- _Short problem_
Repeat every line below exactly, word for word.

- _Recorded information_
■ ■ ■ ■ ■
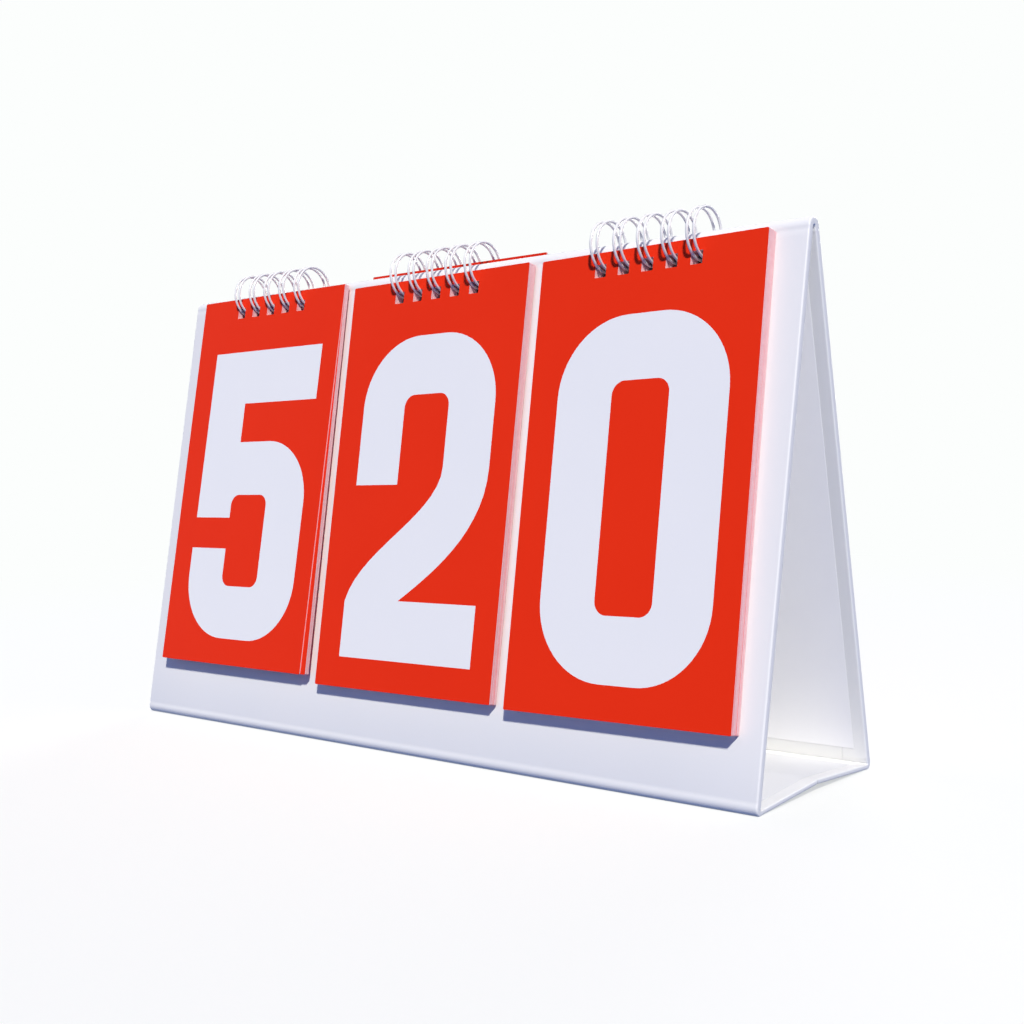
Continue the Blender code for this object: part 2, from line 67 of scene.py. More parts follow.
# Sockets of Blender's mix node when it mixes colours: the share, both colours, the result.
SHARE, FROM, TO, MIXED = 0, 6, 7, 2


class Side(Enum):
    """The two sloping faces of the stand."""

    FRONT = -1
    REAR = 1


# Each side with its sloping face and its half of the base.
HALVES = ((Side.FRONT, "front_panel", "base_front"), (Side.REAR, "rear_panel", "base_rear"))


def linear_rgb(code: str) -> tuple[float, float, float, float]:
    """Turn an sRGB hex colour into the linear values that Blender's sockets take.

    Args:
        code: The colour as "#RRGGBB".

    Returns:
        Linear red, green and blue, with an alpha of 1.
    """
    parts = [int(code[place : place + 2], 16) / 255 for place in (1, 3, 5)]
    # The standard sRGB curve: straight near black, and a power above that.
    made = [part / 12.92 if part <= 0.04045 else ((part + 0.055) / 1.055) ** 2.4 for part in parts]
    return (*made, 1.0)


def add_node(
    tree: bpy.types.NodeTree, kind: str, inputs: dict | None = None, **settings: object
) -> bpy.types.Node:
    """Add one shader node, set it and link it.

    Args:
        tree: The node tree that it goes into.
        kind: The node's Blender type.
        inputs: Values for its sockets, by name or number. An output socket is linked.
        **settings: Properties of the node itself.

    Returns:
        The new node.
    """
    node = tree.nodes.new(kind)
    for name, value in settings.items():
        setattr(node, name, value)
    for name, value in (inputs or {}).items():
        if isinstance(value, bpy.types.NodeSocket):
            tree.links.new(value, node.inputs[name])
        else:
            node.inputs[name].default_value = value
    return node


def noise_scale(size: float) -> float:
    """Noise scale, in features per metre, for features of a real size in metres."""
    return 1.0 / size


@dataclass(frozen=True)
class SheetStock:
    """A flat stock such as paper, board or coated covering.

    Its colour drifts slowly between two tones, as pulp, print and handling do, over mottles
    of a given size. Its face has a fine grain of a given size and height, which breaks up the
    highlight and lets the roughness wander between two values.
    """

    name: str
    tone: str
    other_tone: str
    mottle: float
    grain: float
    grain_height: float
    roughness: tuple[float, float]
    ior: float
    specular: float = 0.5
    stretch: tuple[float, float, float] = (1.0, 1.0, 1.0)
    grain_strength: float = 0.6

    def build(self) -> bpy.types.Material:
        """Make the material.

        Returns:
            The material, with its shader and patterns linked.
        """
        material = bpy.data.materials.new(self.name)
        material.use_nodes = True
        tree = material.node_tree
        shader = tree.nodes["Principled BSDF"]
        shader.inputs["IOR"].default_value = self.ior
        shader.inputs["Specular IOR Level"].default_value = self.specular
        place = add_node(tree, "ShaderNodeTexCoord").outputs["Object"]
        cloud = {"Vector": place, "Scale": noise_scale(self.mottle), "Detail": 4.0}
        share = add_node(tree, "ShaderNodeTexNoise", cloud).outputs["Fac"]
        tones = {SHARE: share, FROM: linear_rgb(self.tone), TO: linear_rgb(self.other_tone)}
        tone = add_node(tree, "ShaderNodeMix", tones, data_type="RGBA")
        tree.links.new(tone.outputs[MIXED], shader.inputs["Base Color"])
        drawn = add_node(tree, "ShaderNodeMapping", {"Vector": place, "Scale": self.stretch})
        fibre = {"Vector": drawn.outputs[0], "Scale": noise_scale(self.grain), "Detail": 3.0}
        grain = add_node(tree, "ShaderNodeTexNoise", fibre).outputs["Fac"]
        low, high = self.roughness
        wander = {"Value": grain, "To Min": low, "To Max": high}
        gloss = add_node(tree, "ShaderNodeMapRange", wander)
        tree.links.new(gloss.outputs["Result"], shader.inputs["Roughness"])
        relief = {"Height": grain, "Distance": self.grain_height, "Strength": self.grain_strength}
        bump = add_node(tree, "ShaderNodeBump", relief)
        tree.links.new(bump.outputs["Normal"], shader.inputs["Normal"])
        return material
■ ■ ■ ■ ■
- _Final answer_
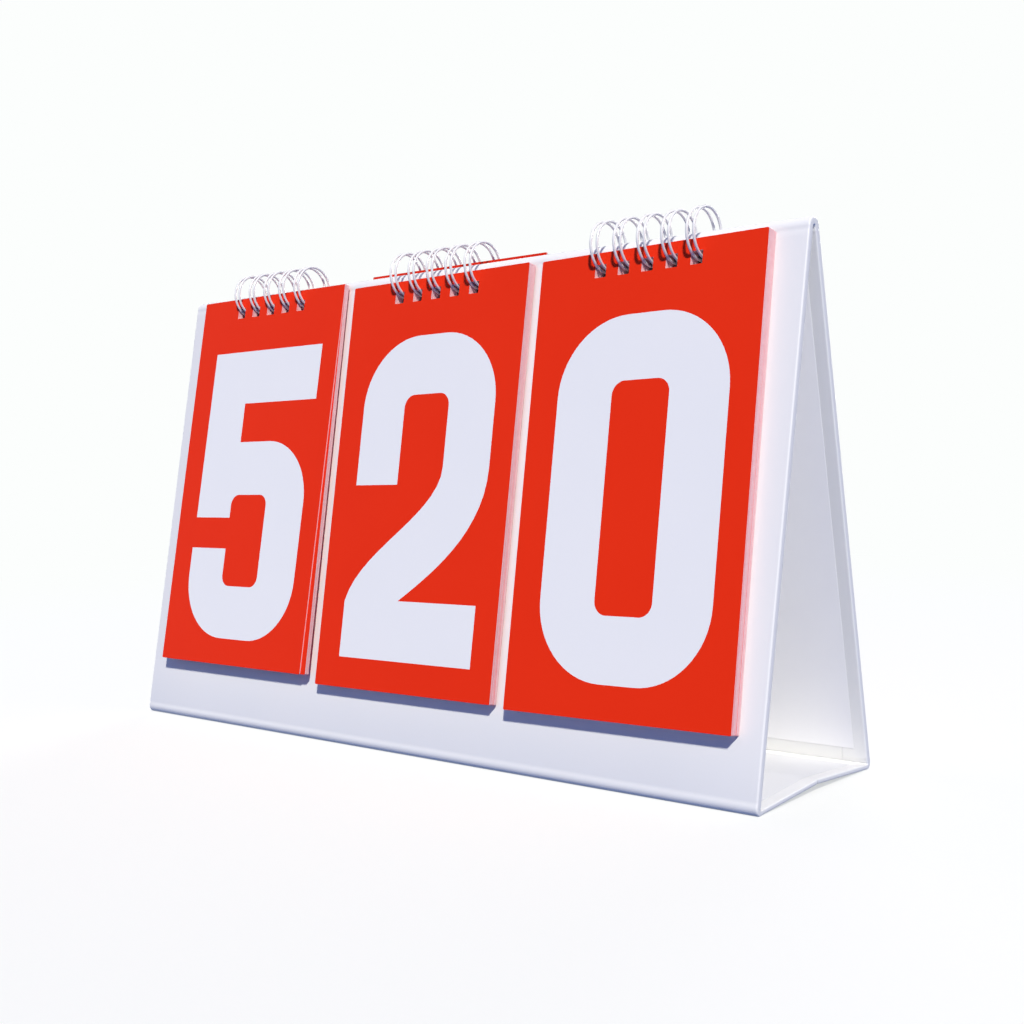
Continue the Blender code for this object: part 2, from line 67 of scene.py. More parts follow.
# Sockets of Blender's mix node when it mixes colours: the share, both colours, the result.
SHARE, FROM, TO, MIXED = 0, 6, 7, 2


class Side(Enum):
    """The two sloping faces of the stand."""

    FRONT = -1
    REAR = 1


# Each side with its sloping face and its half of the base.
HALVES = ((Side.FRONT, "front_panel", "base_front"), (Side.REAR, "rear_panel", "base_rear"))


def linear_rgb(code: str) -> tuple[float, float, float, float]:
    """Turn an sRGB hex colour into the linear values that Blender's sockets take.

    Args:
        code: The colour as "#RRGGBB".

    Returns:
        Linear red, green and blue, with an alpha of 1.
    """
    parts = [int(code[place : place + 2], 16) / 255 for place in (1, 3, 5)]
    # The standard sRGB curve: straight near black, and a power above that.
    made = [part / 12.92 if part <= 0.04045 else ((part + 0.055) / 1.055) ** 2.4 for part in parts]
    return (*made, 1.0)


def add_node(
    tree: bpy.types.NodeTree, kind: str, inputs: dict | None = None, **settings: object
) -> bpy.types.Node:
    """Add one shader node, set it and link it.

    Args:
        tree: The node tree that it goes into.
        kind: The node's Blender type.
        inputs: Values for its sockets, by name or number. An output socket is linked.
        **settings: Properties of the node itself.

    Returns:
        The new node.
    """
    node = tree.nodes.new(kind)
    for name, value in settings.items():
        setattr(node, name, value)
    for name, value in (inputs or {}).items():
        if isinstance(value, bpy.types.NodeSocket):
            tree.links.new(value, node.inputs[name])
        else:
            node.inputs[name].default_value = value
    return node


def noise_scale(size: float) -> float:
    """Noise scale, in features per metre, for features of a real size in metres."""
    return 1.0 / size


@dataclass(frozen=True)
class SheetStock:
    """A flat stock such as paper, board or coated covering.

    Its colour drifts slowly between two tones, as pulp, print and handling do, over mottles
    of a given size. Its face has a fine grain of a given size and height, which breaks up the
    highlight and lets the roughness wander between two values.
    """

    name: str
    tone: str
    other_tone: str
    mottle: float
    grain: float
    grain_height: float
    roughness: tuple[float, float]
    ior: float
    specular: float = 0.5
    stretch: tuple[float, float, float] = (1.0, 1.0, 1.0)
    grain_strength: float = 0.6

    def build(self) -> bpy.types.Material:
        """Make the material.

        Returns:
            The material, with its shader and patterns linked.
        """
        material = bpy.data.materials.new(self.name)
        material.use_nodes = True
        tree = material.node_tree
        shader = tree.nodes["Principled BSDF"]
        shader.inputs["IOR"].default_value = self.ior
        shader.inputs["Specular IOR Level"].default_value = self.specular
        place = add_node(tree, "ShaderNodeTexCoord").outputs["Object"]
        cloud = {"Vector": place, "Scale": noise_scale(self.mottle), "Detail": 4.0}
        share = add_node(tree, "ShaderNodeTexNoise", cloud).outputs["Fac"]
        tones = {SHARE: share, FROM: linear_rgb(self.tone), TO: linear_rgb(self.other_tone)}
        tone = add_node(tree, "ShaderNodeMix", tones, data_type="RGBA")
        tree.links.new(tone.outputs[MIXED], shader.inputs["Base Color"])
        drawn = add_node(tree, "ShaderNodeMapping", {"Vector": place, "Scale": self.stretch})
        fibre = {"Vector": drawn.outputs[0], "Scale": noise_scale(self.grain), "Detail": 3.0}
        grain = add_node(tree, "ShaderNodeTexNoise", fibre).outputs["Fac"]
        low, high = self.roughness
        wander = {"Value": grain, "To Min": low, "To Max": high}
        gloss = add_node(tree, "ShaderNodeMapRange", wander)
        tree.links.new(gloss.outputs["Result"], shader.inputs["Roughness"])
        relief = {"Height": grain, "Distance": self.grain_height, "Strength": self.grain_strength}
        bump = add_node(tree, "ShaderNodeBump", relief)
        tree.links.new(bump.outputs["Normal"], shader.inputs["Normal"])
        return material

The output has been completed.